Assim, juntamente com o Governo Territorial Autônomo de Awajún, foram selecionados três promotores (duas mulheres e um homem), um por comunidade, que poderiam apoiar a implementação e o monitoramento do projeto, além de atuar como ponte entre os líderes comunitários (Pamuk) e o próprio governo territorial autônomo. Esses promotores também precisavam atender a alguns requisitos básicos, como disponibilidade de tempo, conhecimento da comunidade e apoio, além de motivação para realizar atividades com crianças e adolescentes.

Uma vez que os promotores foram escolhidos e treinados na abordagem comum, juntamente com a equipe da Action for Children e da EQUIDAD Peru (que viajava uma vez por mês para as comunidades e mantinha comunicação e acompanhamento contínuos com os promotores por telefone), foi iniciado o processo de convocação das comunidades para que as crianças e os adolescentes pudessem expressar seu desejo de participar, bem como o de suas famílias.

Cada comunidade tem suas particularidades, mas, em geral, as seguintes singularidades foram consideradas como tendo impacto na implementação:

  • Uso do idioma Awajún para comunicação e socialização, que foi abordado em conjunto com os promotores, que criaram um clima sólido de confiança com os grupos de crianças e adolescentes.
  • Desconhecimento geral dos direitos por parte das crianças e adolescentes, o que teve um impacto inicial na implementação metodológica que pressupõe uma abordagem com grupos organizados ou não de crianças e adolescentes, mas que gerenciam determinadas informações e atividades baseadas na defesa de seus direitos.
  • Nenhuma forma anterior de organização das crianças nas comunidades, o que também gerou um esforço inicial para repensar atividades baseadas em grupos que pudessem gerar espaços informais de união entre meninas e meninos que incentivassem reflexões conjuntas e a geração de confiança mútua.
  • As crianças e os adolescentes não são vistos como sujeitos de direitos nas comunidades e a situação é ainda pior em ambientes não indígenas, como os serviços públicos. Abordar a autoestima com eles tem sido muito importante, para que sintam força e coragem para poder apresentar suas ideias e conversar com líderes, funcionários públicos e a comunidade adulta.
  • Fraqueza do Estado nas comunidades: os serviços públicos nas comunidades são quase inexistentes e com presença muito pequena na capital do distrito. A falta de clareza na hierarquia administrativa e na tomada de decisões, bem como o baixo orçamento para implementação de projetos ou atendimento de casos, dificultou a comunicação com os funcionários públicos da área, apesar da disposição pessoal de alguns deles.
  • Resistência à participação e à abordagem de determinadas questões pelas comunidades, como a violência sexual contra meninas e mulheres adolescentes, uma das prioridades identificadas por um dos grupos. A idiossincrasia e a dinâmica interna da comunidade do povo Awajún são fechadas e eles são um povo que tem ciúmes de seus usos, costumes e leis internas. Essa questão foi discutida com o Governo Territorial Autônomo, que entende a necessidade de combinar a justiça Awajún com a justiça comum.

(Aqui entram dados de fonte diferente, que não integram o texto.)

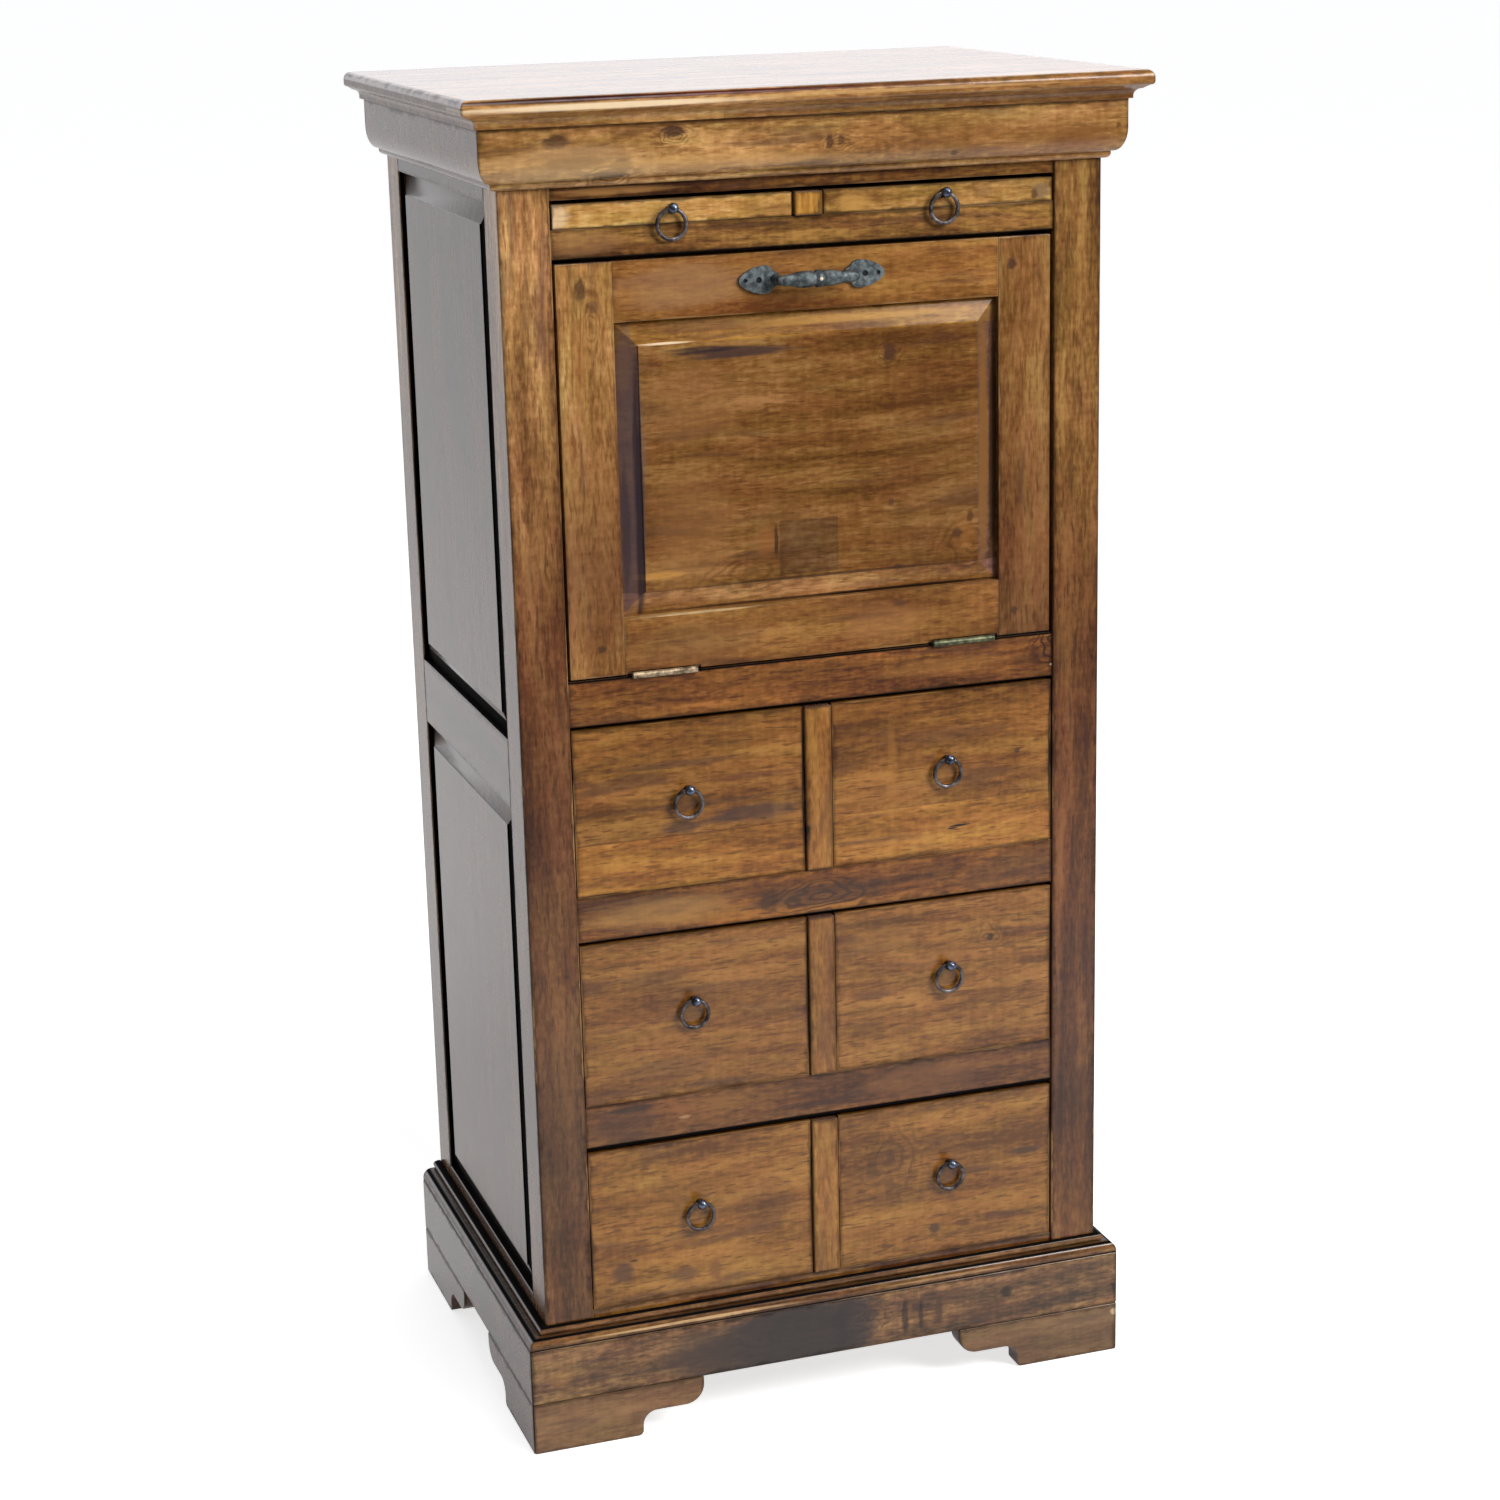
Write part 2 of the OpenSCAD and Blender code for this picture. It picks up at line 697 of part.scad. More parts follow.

No total, cerca de 90 crianças e adolescentes participaram de forma sustentada e protagonista do processo, com diferentes temas prioritários identificados após diferentes sessões de trabalho e adaptação metodológica:

  • Pakum: 40 crianças priorizaram a falta de água limpa, a falta de higiene e a presença de mosquitos
  • Nazaré: 30 crianças e adolescentes priorizaram a poluição, a água, a higiene pessoal, o abuso psicológico, o abuso familiar e o estupro de meninas.
  • Wachapea: 20 adolescentes priorizaram o acesso limitado aos serviços de saúde na comunidade e o aumento do uso de drogas

Durante a implementação dessa experiência piloto, foi possível verificar, durante a visita, o desenvolvimento de duas ações relevantes que mostram o processo de trabalho e também a realização dos objetivos iniciais propostos na metodologia:

  1. Reuniões de crianças e adolescentes com os Pamuk (líderes comunitários) e com a liderança do Governo Territorial Autônomo de Awajún, que serviram tanto para aumentar a capacidade de expressão e posicionamento das crianças quanto para identificar as crianças como atores-chave da comunidade nos processos de mudança.
  2. Reuniões de crianças e adolescentes com o prefeito do distrito e o diretor de saúde local em Chiriaco (capital do distrito). Durante a visita, pudemos estar presentes na reunião com o diretor de saúde local, na qual as crianças e os adolescentes, por comunidade, apresentaram a ele suas prioridades e demandas, obtendo um compromisso por escrito do diretor. Pelo que as crianças nos disseram, o mesmo acontecia com o prefeito do distrito, que estava de olho no que o gabinete do prefeito faria em seguida.

Outra conquista que não era esperada inicialmente dessa experiência piloto e que pôde ser observada durante a visita foi a instalação da primeira Prefeitura Escolar na comunidade de Nazaré, com o apoio do promotor na comunidade e também da comunidade educacional. É, sem dúvida, um espaço de governança escolar que foi muito bem recebido pela escola e pela comunidade e esperamos que possa continuar nos próximos anos.

[1] Action for Children, “Responsabilidade social centrada na criança. Una experiencia en desarrollo”, outubro de 2021, Lima (Peru).